Pipeline and Hazardous Materials Safety Administration (PHMSA); DOT.
Grant of Waiver.
PHMSA is granting Alliance Pipeline L.P. (APL) a waiver of compliance from certain PHMSA regulations for the United States portion of its pipeline system. This waiver increases the maximum allowable operating pressure (MAOP) for its pipeline. It also increases the design factor for its compressor station piping, grants relief from the hydrostatic testing requirements for its compressor station piping, and grants relief from equipment requirements for pressure relieving and limiting stations.
Before granting the waiver, PHMSA performed a thorough technical review of APL's application for waiver and supporting documents. PHMSA requested and received supplementary information pertaining to numerous technical aspects of APL's design, engineering, operations, and maintenance practices. PHMSA also sought comments from the public and received positive feedback from the impacted States along the pipeline and the Technical Pipeline Safety Standards Committee.
The waiver is subject to and conditional upon supplemental safety criteria set forth in this notice. The supplemental safety criteria address the life cycle management of the subject pipeline and require the operator to adhere to maintenance, inspection, monitoring, control, and reporting standards exceeding existing regulatory requirements.End Preamble Start Supplemental Information
The United States portion of APL's system was commissioned in 2000 and consists of approximately 888 miles of transmission pipeline in North Dakota, Minnesota, Iowa, and Illinois. APL transports natural gas from the Canadian/United States border near Minot, North Dakota to the Aux Sable Delivery Meter Station near Chicago, Illinois where natural gas liquids such as ethane, butane, propane, and other liquids are separated out from the gas stream. The natural gas is then transported about 13 miles to various metering facilities. The APL system includes seven compressor stations.
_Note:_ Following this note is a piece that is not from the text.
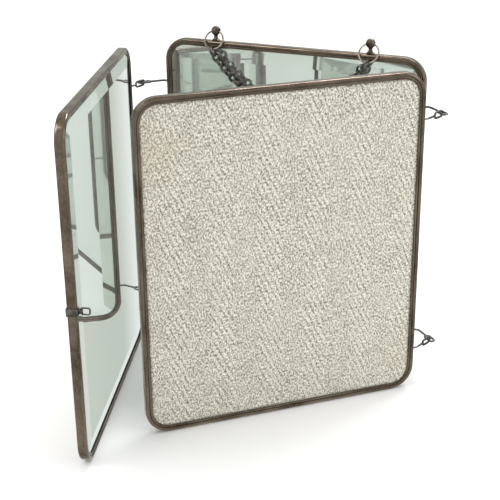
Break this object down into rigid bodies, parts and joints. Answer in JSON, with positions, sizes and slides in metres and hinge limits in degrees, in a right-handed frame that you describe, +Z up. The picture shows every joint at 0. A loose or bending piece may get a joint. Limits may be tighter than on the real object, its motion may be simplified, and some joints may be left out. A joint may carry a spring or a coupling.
{
  "type": "folding triptych mirror",
  "caption": "Folding triptych mirror: bevelled glass panels in rolled metal frames, joined by linked wire eyes, with a hanging chain and cloth-covered backs.",
  "frame": {"origin": "on the standing surface, under the middle of the centre panel's bottom rail", "axes": "+Z up; -Y is the way the centre mirror faces; +X to the right as seen from in front of the centre mirror"},
  "size_m": [0.2551, 0.2412, 0.2614],
  "materials": {
    "aged_nickel": "worn nickel plate with brown patina",
    "plain_steel": "plain",
    "cardboard_strip": "matte",
    "mirror_glass": "silvered bevelled glass",
    "brown_paper": "matte",
    "backing_board": "matte",
    "herringbone_cloth": "cream herringbone weave",
    "dark_wire": "dark oxidised",
    "aged_finial": "dark aged nickel",
    "ring_wire": "dark aged nickel",
    "dark_chain": "dark with bright worn edges",
    "catch_steel": "dark oxidised"
  },
  "bodies": {
    "centre_panel": {"centre_back_cloth": "herringbone_cloth", "centre_backing_board": "backing_board", "centre_frame": "aged_nickel", "centre_joiner_plate": "plain_steel", "centre_left_lower_eye": "dark_wire", "centre_left_upper_eye": "dark_wire", "centre_mirror_glass": "mirror_glass", "centre_packing_paper": "brown_paper", "centre_packing_strips": "cardboard_strip", "centre_right_lower_eye": "dark_wire", "centre_right_upper_eye": "dark_wire", "left_finial": "aged_finial", "left_finial_nut": "plain_steel", "right_finial": "aged_finial", "right_finial_nut": "plain_steel"},
    "left_wing": {"catch_band": "catch_steel", "left_back_cloth": "herringbone_cloth", "left_backing_board": "backing_board", "left_frame": "aged_nickel", "left_joiner_plate": "plain_steel", "left_mirror_glass": "mirror_glass", "left_packing_paper": "brown_paper", "left_packing_strips": "cardboard_strip", "left_wing_lower_eye": "dark_wire", "left_wing_upper_eye": "dark_wire"},
    "right_wing": {"right_back_cloth": "herringbone_cloth", "right_backing_board": "backing_board", "right_frame": "aged_nickel", "right_joiner_plate": "plain_steel", "right_mirror_glass": "mirror_glass", "right_packing_paper": "brown_paper", "right_packing_strips": "cardboard_strip", "right_wing_lower_eye": "dark_wire", "right_wing_upper_eye": "dark_wire"},
    "hanging_chain": {"chain": "dark_chain", "left_ring": "ring_wire", "right_ring": "ring_wire"},
    "catch_bail": {"catch_bail": "catch_steel"}
  },
  "joints": [
    {"name": "left_wing_hinge", "type": "hinge", "parent": "centre_panel", "child": "left_wing", "pos_m": [-0.1225, -0.0115, 0.1225], "axis": [0, 0, -1], "range_deg": [-7, 198]},
    {"name": "right_wing_hinge", "type": "hinge", "parent": "centre_panel", "child": "right_wing", "pos_m": [0.1225, -0.0115, 0.1225], "axis": [0, 0, 1], "range_deg": [-43, 227]},
    {"name": "chain_swing", "type": "hinge", "parent": "centre_panel", "child": "hanging_chain", "pos_m": [0, 0, 0.2577], "axis": [-1, 0, 0], "range_deg": [0, 180]},
    {"name": "catch_turn", "type": "hinge", "parent": "left_wing", "child": "catch_bail", "pos_m": [-0.05499, -0.23109, 0.12], "axis": [0, 0, 1], "range_deg": [-90, 90]}
  ]
}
The APL system is constructed from 36-inch, Grade X70 high pressure steel pipe with three wall thicknesses: 0.622 inches, 0.746 inches, and 0.895 inches. The pipelines are mechanically welded, coated with multi-layered, fusion-bonded, non-shielding epoxy, and are protected by an impressed current cathodic protection system.
During construction of the APL pipeline, all girth welds were subjected to volumetric inspection to verify weld quality. Further, in 2005, APL inspected the pipeline using a high-resolution Magnetic Flux Leakage (MFL) in-line inspection (ILI) tool. The operator used this technology to look for anomalies that could impact the integrity and safety of the pipeline. No anomalies were found.
APL's Waiver Requests
APL requests a waiver of compliance from the following regulatory requirements:
49 CFR 192.111—Design Factor (F) for Steel Pipe;
49 CFR 192.201—Required Capacity of Pressure Relieving and Limiting Stations;
49 CFR 192.505—Strength Test Requirements for Steel Pipeline to Operate at a Hoop Stress of 30 percent or more of SMYS; and
49 CFR 192.619—Maximum Allowable Operating Pressure: Steel or Plastic Pipelines.
The waiver request is for approximately 874.7 miles of 36-inch diameter pipe located in the United States between the Canadian border at Milepost 0.0 and the inlet of Aux Sable Deliver Meter Station near Chicago, Illinois at Milepost 874.7. In the document, we refer to this segment as the area of waiver.
The waiver application involves six specific requests:
(1) Increase the stress level from 72 percent of SMYS, corresponding to 1740 psig, to 80 percent of SMYS, corresponding to 1935.1 psig from the Canadian border at Milepost 0.0 to the inlet of the Aux Sable Delivery Meter Start Printed Page 39146Station near Chicago, Illinois, at mile post 874.7. This segment of the APL pipeline, including the compressor stations, is referred to as the waiver area.
(2) Provide relief from regulations which require that compressor station piping be subjected to Class 3 testing requirements by increasing the stress level in the compressor station piping from 50 percent of SMYS, corresponding to 1814 psig, to 54 percent of SMYS, corresponding to 1961.4 psig. This request results in increasing the design factor for the station piping from 0.50 to 0.54.
(3) Provide relief from regulations requiring all Class 1 locations to comply with strength test factor requirements. The minimum test pressure obtained in pipelines located in Class 1 locations was 2229 psig. This resulted in a 1.15 test factor for operation at 1935.1 psig (80 percent of SMYS).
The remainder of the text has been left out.